Н.Петров: Эти люди в штатском в больнице что делали. Они помогали лечить или нет?
М. Фремдерман
―
Как вы себе это представляете?
Е. Альбац
―
Никита. Вот в лаборатории Майрановского по яйцам должны были дать этим людям в штатском, Михаил.
М. Фремдерман
―
Давайте будем реалистами.
Е. Альбац
―
Извините. Никита. Все-таки лаборатория Майрановского вроде бы закрыта после развенчания культа личности Сталина. А уж после 1991 года… Разве нет?
Н. Петров
―
Нет, о чем вы говорите. Дело в том, что самого Майрановского посадили. Это история, связанная с так называемым антисионистским заговором. Вернее сионистским заговором…
Е. Альбац
―
Никита, извини, нет на это время. Дай мне задать вопрос. Хорошо, в 1991 году лабораторию закрывали, ведь Советский Союз обязался прекратить производить биологическое оружие.

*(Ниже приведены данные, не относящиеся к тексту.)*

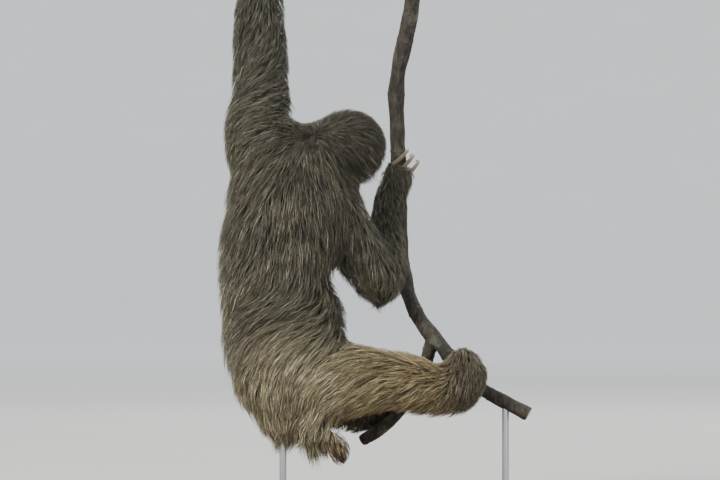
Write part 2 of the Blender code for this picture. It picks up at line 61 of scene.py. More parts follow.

Уничтожить его и так далее. «Новичок» должны были полностью уничтожить, и поэтому был такой скандал, что он был использован для отравления Скрипалей. Значит ли это, что КГБ в нынешней его ипостаси, ФСБ и так далее продолжают разрабатывать все эти страшные яды.
Н. Петров
―
Да, безусловно. И это линия, которая никогда не прекращалась и совершенствуется то, что называется применение ядов в оперативных целях. Это только короткий период советской власти после того, как убийца Бандеры сдался немецким властям. После 1961 года Советский Союз старался не делать этого на международной арене. Но внутри страны применение психотропных веществ в оперативных целях, оно продолжалось. Всевозможные спецпрепараты для развязывания языков. Одним словом, в оперативных нуждах КГБ все это использовалось и лаборатория в составе оперативно-технического управления продолжала работать, разрабатывать и совершенствовать все эти средства не только убийства, но и средства для оперативного применения. Мечущие порошки, всевозможные препараты «откровенности». Это осталось, никуда не делось. И Россия, к сожалению, даже в ельцинской своей реинкарнации в этих тайных лабораториях продолжала нарушать и международные обязательства и международное право.
Е. Альбац
―
Скажи, пожалуйста, на фоне того, что ты знаешь о структуре советской, российской политической полиции. Ты полагаешь, это могли сделать частные некие группы? Мог этот яд попасть…
Н.Петров: Россия, к сожалению, в тайных лабораториях продолжала нарушать международное право
Н. Петров
―
Нет. Сразу могу сказать - нет. Потому что это специальное вещество точно так же как отравление Скрипаля показало, как это делается. И здесь картина, кстати, очень близкая выяснится. Как я полагаю.
М. Фремдерман
―
Однозначно.
Н. Петров
―
То же самое, когда речь идет о применении, кстати говоря, радиоактивного полония против Литвиненко. Это вещества, которые, во-первых, стоят больших денег, во-вторых, они недоступны частным лицам.
Е. Альбац
―
Мы должны выходить из эфира. Правильно ли я тебя понимаю, Навального убивало государство.
Н. Петров
―
Я не сомневаюсь.
Е. Альбац
―
На этом, к сожалению, мы должны завершать этот страшный эфир. Это новая реальность, в которой мы теперь живем. И дай бог, мы встретимся с вами через неделю. Спасибо всем.